Why does it work in staging but not in production?

Agile Testing - Grig Gheorghiu - Mon, 04/07/2014 - 23:07
This is a question that I am sure was faced by every developer and operation engineer out there. There can be multiple answers to this question, and I'll try to offer some of the ones we arrived at, having to do mainly with our Chef workflow, but that can be applied I think to any other configuration management tool.

1) A Chef cookbook version in staging is different from the version in production

This is a common scenario, and it's supposed to work this way. You do want to test out new versions of your cookbooks in staging first, then update the version of the cookbook in production.

2) A feature flag is turned on in staging but turned off in production

We have Chef attributes defined in attributes/default.rb that serve as feature flags. If a certain attribute is true, some recipe code or template section gets included which wouldn't be included if the attribute were false. The situation can occur where a certain attribute is set to true in the staging environment but is set to false in the production environment, at which point things can get out of sync. Again, this is expected, as you do want to test new features out in staging first, but don't forget to turn them on in production at some point.

3) A block of code or template is included in staging but not in production

We had this situation very recently. Instead of using attributes as feature flags, we were directly comparing the environment against 'stg' or 'prod' inside an if block in a template, and only including that template section if the environment was 'stg'. So things were working perfectly in staging, but mysteriously the template section wasn't even there in production. An added difficulty was that the template in question was peppered with non-indented if blocks, so it took us a while to figure out what was going on.

Two lessons here:

a) Make your templates readable by indenting code blocks.

b) Use attributes as feature flags, and don't compare directly against the current environment. This way, it's easier to always look at the default attribute file and see if a given feature flag is true or false.

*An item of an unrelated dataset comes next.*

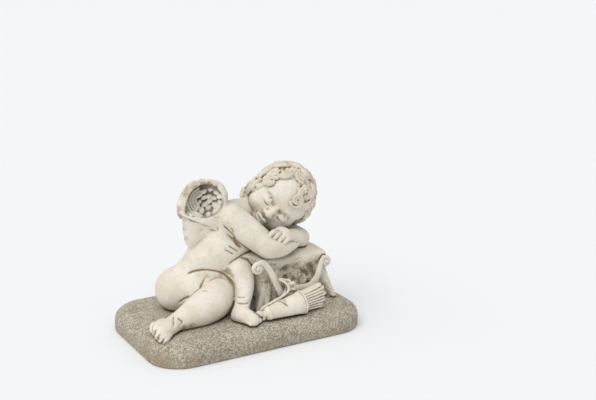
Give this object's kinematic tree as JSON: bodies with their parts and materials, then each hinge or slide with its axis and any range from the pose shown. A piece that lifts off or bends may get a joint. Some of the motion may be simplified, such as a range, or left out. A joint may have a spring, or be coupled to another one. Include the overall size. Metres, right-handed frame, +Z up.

4) A modification is made to the cookbook version in production directly on the Chef server

I blogged about this issue in the past. Suppose you have an environments file that pins a given cookbook (let's designate it as cookbook C) to 1.0.1 in staging and to 1.0.0 in production. You want to upgrade production to 1.0.1, because it was tested in staging and it worked fine. However, instead of i) modifying the environments/prod.rb file and pinning the cookbook C to 1.0.1, ii) updating the Chef server via "knife environment from file environments/prod.rb" and iii) committing your changes in git, you modify the version of the cookbook C directly on the Chef server with "knife environment edit prod".

Then, the next time you or somebody else modifies environments/prod.rb to bump up another cookbook to the next version, the version of cookbook C in that file is still 1.0.0, so when you upload environments/prod.rb to the Chef server, it will downgrade cookbook C from 1.0.1 to 1.0.0. Chaos will ensue the next time chef-client runs on the nodes that have recipes from cookbook C. Production will be broken, while staging will still happily work.

Here are 2 other scenarios not related directly to staging vs production, but instead having the potential to break production altogether.

You forget to upload the new version of the cookbook to the Chef server

You make all of your modifications to the cookbook, you commit your code to git, but for some reason you forget to upload the cookbook to the Chef server. Particularly if you keep the same version of the cookbook that is in staging (and possibly in production), then your modifications won't take effect and you may spend some quality time pulling your hair.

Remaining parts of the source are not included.